Request:
Set down the whole listing verbatim.

--- start Input for this task ---

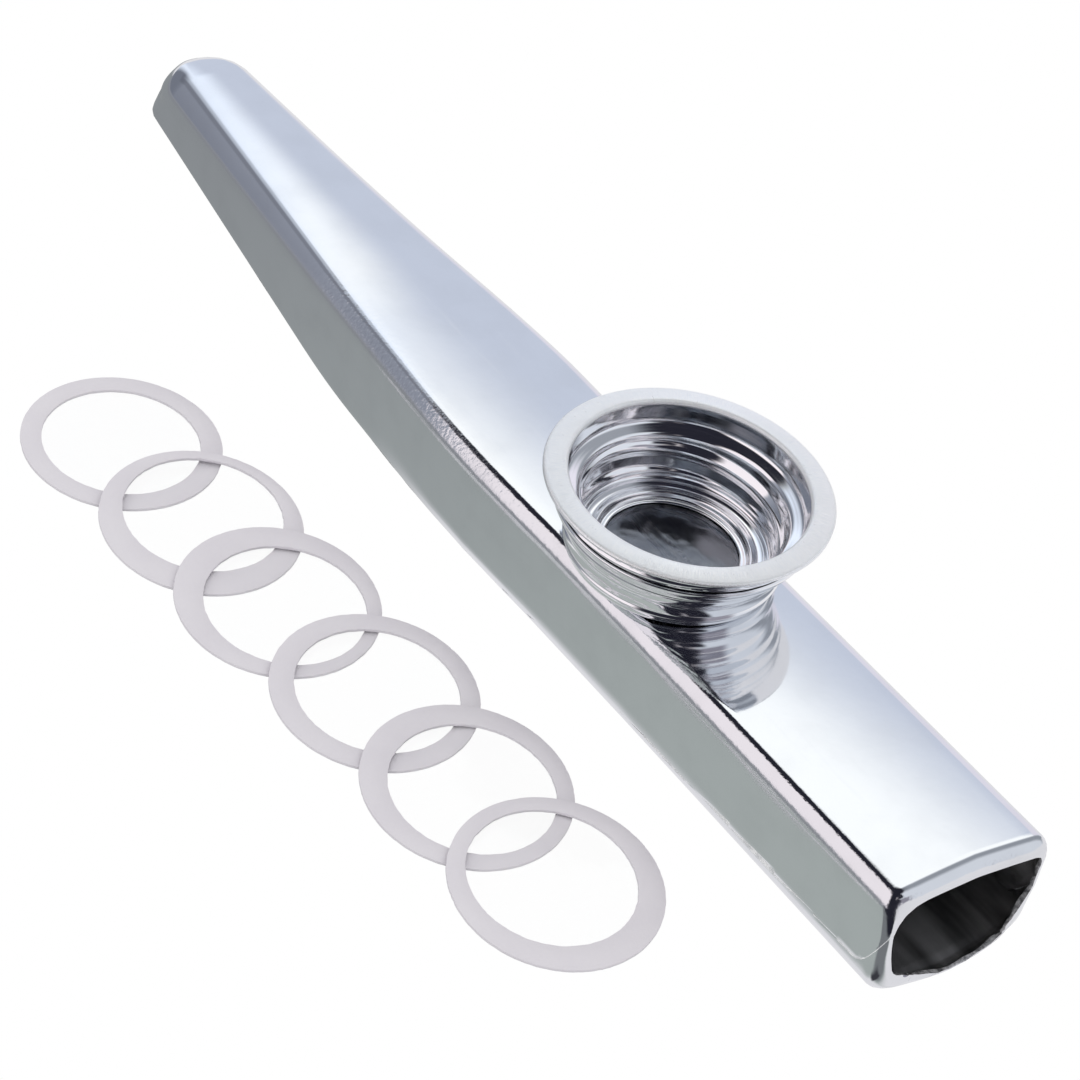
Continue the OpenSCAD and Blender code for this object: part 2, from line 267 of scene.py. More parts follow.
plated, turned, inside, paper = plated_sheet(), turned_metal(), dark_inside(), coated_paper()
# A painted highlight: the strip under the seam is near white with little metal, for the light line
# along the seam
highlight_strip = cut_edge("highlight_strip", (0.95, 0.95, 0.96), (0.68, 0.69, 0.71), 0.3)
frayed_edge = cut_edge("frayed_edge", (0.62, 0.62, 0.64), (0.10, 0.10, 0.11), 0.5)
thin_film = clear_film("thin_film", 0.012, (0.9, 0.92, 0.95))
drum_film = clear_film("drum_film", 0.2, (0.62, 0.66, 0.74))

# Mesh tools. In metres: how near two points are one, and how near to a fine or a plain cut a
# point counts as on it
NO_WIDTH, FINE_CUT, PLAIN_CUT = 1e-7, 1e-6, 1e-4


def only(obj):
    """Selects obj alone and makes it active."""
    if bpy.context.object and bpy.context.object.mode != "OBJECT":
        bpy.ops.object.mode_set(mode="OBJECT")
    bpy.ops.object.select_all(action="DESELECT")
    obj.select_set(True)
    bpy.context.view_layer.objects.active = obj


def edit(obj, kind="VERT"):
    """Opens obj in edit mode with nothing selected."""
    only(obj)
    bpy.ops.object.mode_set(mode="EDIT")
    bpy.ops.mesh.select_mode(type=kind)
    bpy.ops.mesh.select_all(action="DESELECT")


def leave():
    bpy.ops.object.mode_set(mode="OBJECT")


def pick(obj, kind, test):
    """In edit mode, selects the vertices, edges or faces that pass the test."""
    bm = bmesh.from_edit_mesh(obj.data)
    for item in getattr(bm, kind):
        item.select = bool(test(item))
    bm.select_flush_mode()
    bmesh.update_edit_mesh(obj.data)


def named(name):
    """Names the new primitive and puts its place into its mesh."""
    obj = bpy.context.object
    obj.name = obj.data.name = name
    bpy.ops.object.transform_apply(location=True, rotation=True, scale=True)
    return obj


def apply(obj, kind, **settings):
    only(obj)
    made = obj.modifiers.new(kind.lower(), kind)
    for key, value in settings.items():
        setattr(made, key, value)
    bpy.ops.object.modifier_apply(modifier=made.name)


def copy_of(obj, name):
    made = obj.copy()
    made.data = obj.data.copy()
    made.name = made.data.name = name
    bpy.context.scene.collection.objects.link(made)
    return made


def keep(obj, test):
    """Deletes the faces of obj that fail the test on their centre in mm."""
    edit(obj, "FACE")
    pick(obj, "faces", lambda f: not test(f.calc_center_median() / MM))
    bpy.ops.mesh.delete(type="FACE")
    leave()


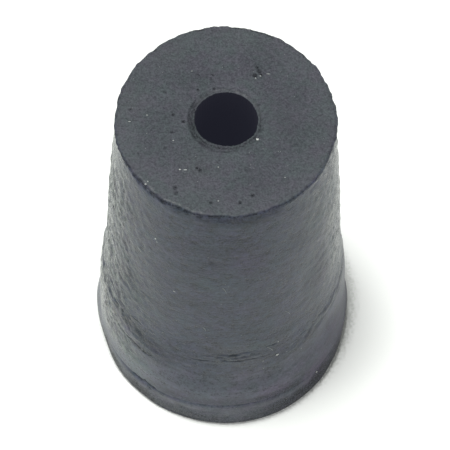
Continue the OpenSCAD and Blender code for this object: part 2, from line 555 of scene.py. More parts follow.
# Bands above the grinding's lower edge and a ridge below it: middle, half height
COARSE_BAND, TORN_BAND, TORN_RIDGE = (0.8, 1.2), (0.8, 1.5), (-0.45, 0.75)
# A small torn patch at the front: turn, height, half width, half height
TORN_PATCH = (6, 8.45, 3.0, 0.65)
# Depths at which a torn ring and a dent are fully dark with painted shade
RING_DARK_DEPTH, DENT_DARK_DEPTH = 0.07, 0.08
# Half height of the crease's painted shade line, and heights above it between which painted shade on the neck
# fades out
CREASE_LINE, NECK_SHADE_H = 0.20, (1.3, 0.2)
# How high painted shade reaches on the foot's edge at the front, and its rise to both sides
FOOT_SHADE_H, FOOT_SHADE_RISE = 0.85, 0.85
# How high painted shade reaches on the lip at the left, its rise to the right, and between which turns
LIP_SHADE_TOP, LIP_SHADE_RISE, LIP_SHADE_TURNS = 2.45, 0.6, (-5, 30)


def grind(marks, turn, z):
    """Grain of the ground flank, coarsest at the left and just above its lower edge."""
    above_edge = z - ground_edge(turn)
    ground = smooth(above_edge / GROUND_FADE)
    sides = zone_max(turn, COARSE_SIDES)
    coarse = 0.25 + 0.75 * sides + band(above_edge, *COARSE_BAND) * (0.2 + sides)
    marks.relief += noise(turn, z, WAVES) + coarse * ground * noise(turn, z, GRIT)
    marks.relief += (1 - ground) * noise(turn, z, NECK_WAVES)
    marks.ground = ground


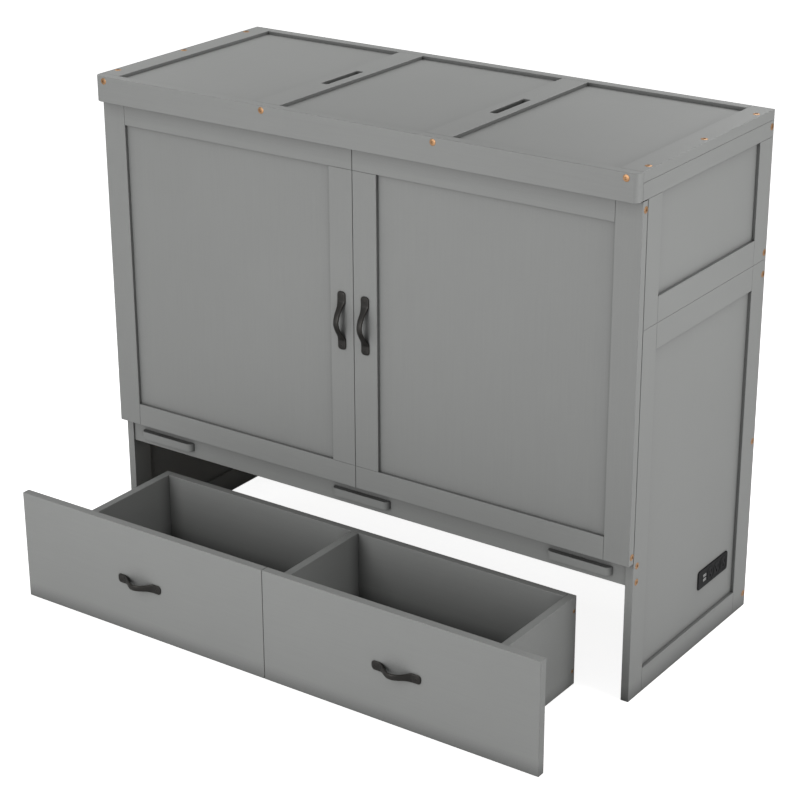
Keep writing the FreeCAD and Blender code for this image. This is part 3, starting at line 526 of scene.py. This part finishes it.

--- end Input for this task ---

Answer to this problem:
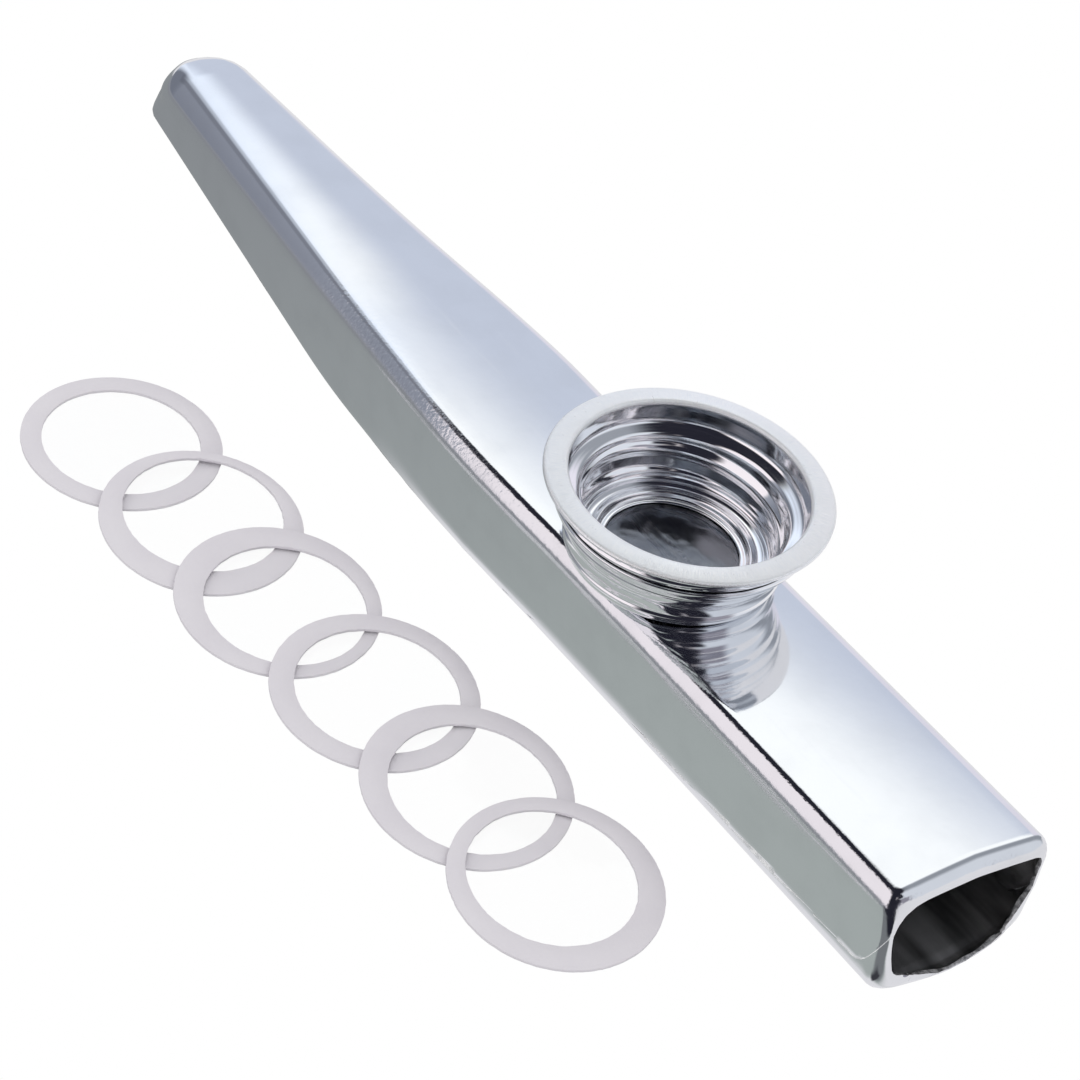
Continue the OpenSCAD and Blender code for this object: part 2, from line 267 of scene.py. More parts follow.
plated, turned, inside, paper = plated_sheet(), turned_metal(), dark_inside(), coated_paper()
# A painted highlight: the strip under the seam is near white with little metal, for the light line
# along the seam
highlight_strip = cut_edge("highlight_strip", (0.95, 0.95, 0.96), (0.68, 0.69, 0.71), 0.3)
frayed_edge = cut_edge("frayed_edge", (0.62, 0.62, 0.64), (0.10, 0.10, 0.11), 0.5)
thin_film = clear_film("thin_film", 0.012, (0.9, 0.92, 0.95))
drum_film = clear_film("drum_film", 0.2, (0.62, 0.66, 0.74))

# Mesh tools. In metres: how near two points are one, and how near to a fine or a plain cut a
# point counts as on it
NO_WIDTH, FINE_CUT, PLAIN_CUT = 1e-7, 1e-6, 1e-4


def only(obj):
    """Selects obj alone and makes it active."""
    if bpy.context.object and bpy.context.object.mode != "OBJECT":
        bpy.ops.object.mode_set(mode="OBJECT")
    bpy.ops.object.select_all(action="DESELECT")
    obj.select_set(True)
    bpy.context.view_layer.objects.active = obj


def edit(obj, kind="VERT"):
    """Opens obj in edit mode with nothing selected."""
    only(obj)
    bpy.ops.object.mode_set(mode="EDIT")
    bpy.ops.mesh.select_mode(type=kind)
    bpy.ops.mesh.select_all(action="DESELECT")


def leave():
    bpy.ops.object.mode_set(mode="OBJECT")


def pick(obj, kind, test):
    """In edit mode, selects the vertices, edges or faces that pass the test."""
    bm = bmesh.from_edit_mesh(obj.data)
    for item in getattr(bm, kind):
        item.select = bool(test(item))
    bm.select_flush_mode()
    bmesh.update_edit_mesh(obj.data)


def named(name):
    """Names the new primitive and puts its place into its mesh."""
    obj = bpy.context.object
    obj.name = obj.data.name = name
    bpy.ops.object.transform_apply(location=True, rotation=True, scale=True)
    return obj


def apply(obj, kind, **settings):
    only(obj)
    made = obj.modifiers.new(kind.lower(), kind)
    for key, value in settings.items():
        setattr(made, key, value)
    bpy.ops.object.modifier_apply(modifier=made.name)


def copy_of(obj, name):
    made = obj.copy()
    made.data = obj.data.copy()
    made.name = made.data.name = name
    bpy.context.scene.collection.objects.link(made)
    return made


def keep(obj, test):
    """Deletes the faces of obj that fail the test on their centre in mm."""
    edit(obj, "FACE")
    pick(obj, "faces", lambda f: not test(f.calc_center_median() / MM))
    bpy.ops.mesh.delete(type="FACE")
    leave()


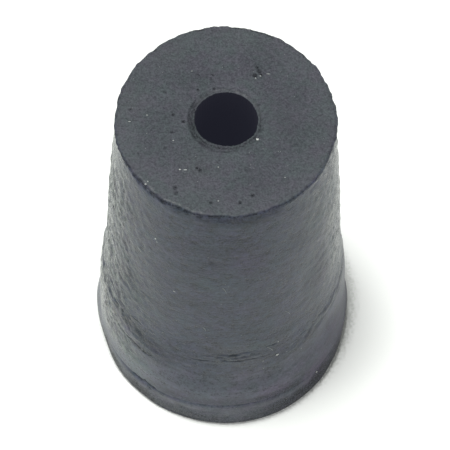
Continue the OpenSCAD and Blender code for this object: part 2, from line 555 of scene.py. More parts follow.
# Bands above the grinding's lower edge and a ridge below it: middle, half height
COARSE_BAND, TORN_BAND, TORN_RIDGE = (0.8, 1.2), (0.8, 1.5), (-0.45, 0.75)
# A small torn patch at the front: turn, height, half width, half height
TORN_PATCH = (6, 8.45, 3.0, 0.65)
# Depths at which a torn ring and a dent are fully dark with painted shade
RING_DARK_DEPTH, DENT_DARK_DEPTH = 0.07, 0.08
# Half height of the crease's painted shade line, and heights above it between which painted shade on the neck
# fades out
CREASE_LINE, NECK_SHADE_H = 0.20, (1.3, 0.2)
# How high painted shade reaches on the foot's edge at the front, and its rise to both sides
FOOT_SHADE_H, FOOT_SHADE_RISE = 0.85, 0.85
# How high painted shade reaches on the lip at the left, its rise to the right, and between which turns
LIP_SHADE_TOP, LIP_SHADE_RISE, LIP_SHADE_TURNS = 2.45, 0.6, (-5, 30)


def grind(marks, turn, z):
    """Grain of the ground flank, coarsest at the left and just above its lower edge."""
    above_edge = z - ground_edge(turn)
    ground = smooth(above_edge / GROUND_FADE)
    sides = zone_max(turn, COARSE_SIDES)
    coarse = 0.25 + 0.75 * sides + band(above_edge, *COARSE_BAND) * (0.2 + sides)
    marks.relief += noise(turn, z, WAVES) + coarse * ground * noise(turn, z, GRIT)
    marks.relief += (1 - ground) * noise(turn, z, NECK_WAVES)
    marks.ground = ground


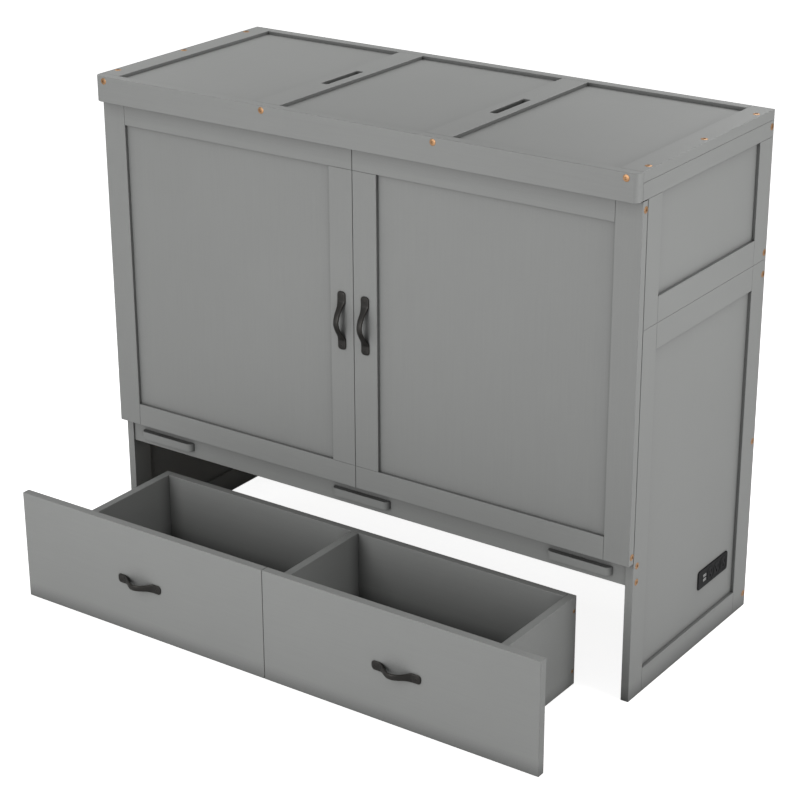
Keep writing the FreeCAD and Blender code for this image. This is part 3, starting at line 526 of scene.py. This part finishes it.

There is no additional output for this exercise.